The English custom makes the ministry dependent on the will of the House of Commons; and, on the other hand, the House of Commons itself is dependent on the will of the ministry. In the last result both depend on the will of the constituencies, as expressed at the general election. There is no fixity in either direction in the tenure of a ministry. It may be challenged at any moment, and it lasts until it is challenged and beaten. And that there should be a ministry and a House of Commons in harmony with each other but out of harmony with the people is rendered all but impossible by the law and the practice as to the duration of parliaments.
Change of Power in the United States.—The United States offers a very different solution of the problem. The American president is at once king and prime minister; and there is no titular superior to act as a conduit-pipe between him and his successor. His crown is rigidly fixed; he can be removed only by the difficult method of impeachment. No hostile vote on matters of legislation can affect his position. But the end of his term is known from the first day of his government; and almost before he begins to reign the political forces of the country are shaping out a new struggle for the succession. Further, a change of government in America means a considerable change in the administrative staff (see Civil Service). The commotion caused by a presidential election in the United States is thus infinitely greater and more prolonged than that caused by a general election in England. A change of power in England affects comparatively few personal interests, and absorbs the attention of the country for a comparatively short space of time. In the United States it is long foreseen and elaborately prepared for, and when it comes it involves the personal fortunes of large numbers of citizens. And yet the British constitution is more democratic than the American, in the sense that the popular will can more speedily be brought to bear upon the government.

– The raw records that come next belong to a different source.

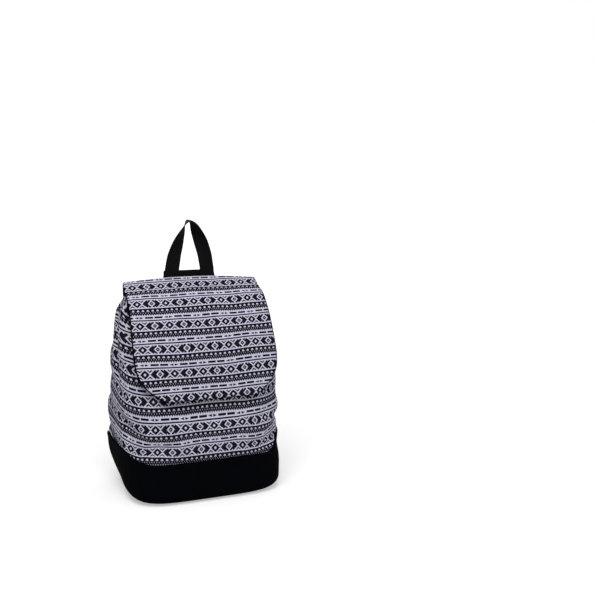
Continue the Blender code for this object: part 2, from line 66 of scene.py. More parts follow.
# The flap
FLAP_GAP = 0.0068
FLAP_TOP_WIDTH, FLAP_WIDTH, FLAP_TIP_WIDTH = 0.227, 0.236, 0.146
FLAP_END_HEIGHT, FLAP_CORNER_LENGTH, FLAP_CORNER_POWER = 0.165, 0.080, 3.2
FLAP_TAIL, FLAP_TOP_RISE, FLAP_BEND = 0.020, 0.005, 0.006
FLAP_EDGE_DROP, FLAP_DROP_LENGTH = 0.006, 0.080

# Webbing, the carry handle and its anchor band
WEBBING_WIDTH, WEBBING = 0.025, 0.0014
CLEARANCE = 0.0003
HANDLE_PEAK, HANDLE_SPREAD, HANDLE_PEAK_RADIUS = 0.438, 0.061, 0.007
HANDLE_LEG, HANDLE_TWIST_POWER = ((0.86, 0.30), (0.60, 0.60)), 2.2
HANDLE_Y = BACK_TOP_Y + 0.0025
ANCHOR_WIDTH, ANCHOR_TOP = 0.088, 0.355
ANCHOR_BOTTOM = ANCHOR_TOP - WEBBING_WIDTH
STRAP_TOP_Y = HANDLE_Y + WEBBING + CLEARANCE
ANCHOR_Y = STRAP_TOP_Y + WEBBING + CLEARANCE

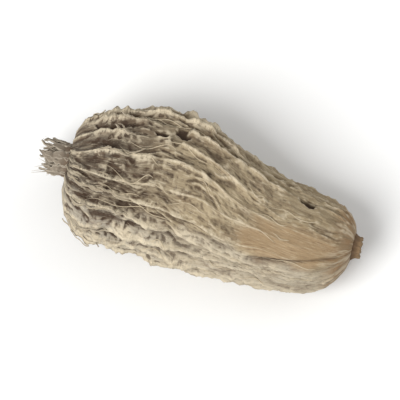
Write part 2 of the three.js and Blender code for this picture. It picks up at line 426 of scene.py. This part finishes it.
def husk_surface():
    """The husk's points, row by row from the stalk, and what its colours need to know at each."""
    at = husk_grid()
    smooth = patch_share(at)
    pits = [pit_share(pit, at) for pit in PITS]
    relief = husk_relief(at, smooth, pits)
    reach = at.radius * body_shape(at.angle, at.t) + relief
    lean = noise(LEAN, at.barrel) * at.near**LEAN_SHARPNESS * at.crest / RIB_HEIGHT / at.radius
    angle = at.angle + lean
    x = np.broadcast_to(HUSK_LENGTH / 2 - at.along, reach.shape)
    y = at.side + reach * np.sin(angle)
    z = below_top(press(axis_height(at.t) + reach * HEIGHT_SHARE * np.cos(angle)))
    values = {
        "hollow": softened(relief, *NEARBY) - relief,
        "valley": softened(relief, *WIDER) - relief,
        "smooth": smooth,
        "pit": np.max(pits, 0),
        "age": np.broadcast_to(at.t, reach.shape),
        "weather": painted_flank_light(at),
        "grain": at.barrel,
    }
    return np.stack([x, y, z], -1), values


# The pod's place in the frame

def pod_offset():
    """Where the formulas' own origin lies in the frame."""
    husk_low, husk_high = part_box("husk")
    stalk_low, stalk_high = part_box("stalk")
    x = (husk_low.x + husk_high.x) / 2 / MM
    y = (stalk_low.y + stalk_high.y) / 2 / MM - OUTLINE[0][2]
    return np.array([x, y, 0])


def placed(points, origin, turn):
    """Points made round their own +Z, which points out of the pod, put at origin and turned about Y."""
    x = points[..., 0] * math.cos(turn) + points[..., 2] * math.sin(turn)
    z = points[..., 2] * math.cos(turn) - points[..., 0] * math.sin(turn)
    return np.stack([x, points[..., 1], z], -1) + origin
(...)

Change of Power in France.—The established practice of England and America may be compared with the constitutionalism of France. Here the problem presents different conditions. The head of the state is neither a premier of the English, nor a president of the American type. He is served by a prime minister and a cabinet, who, like an English ministry, hold office on the condition of parliamentary confidence; but he holds office himself on the same terms, and is, in fact, a minister like the others. So far as the transmission of power from cabinet to cabinet is concerned, he discharges the functions of an English king. But the transmission of power between himself and his successor is protected by no constitutional devices whatever, and experience would seem to show that no such devices are really necessary. Other European countries professing constitutional government appear to follow the English practice. The Swiss republic is so peculiarly situated that it is hardly fair to compare it with any other. But it is interesting to note that, while the rulers of the states are elected annually, the same persons are generally re-elected.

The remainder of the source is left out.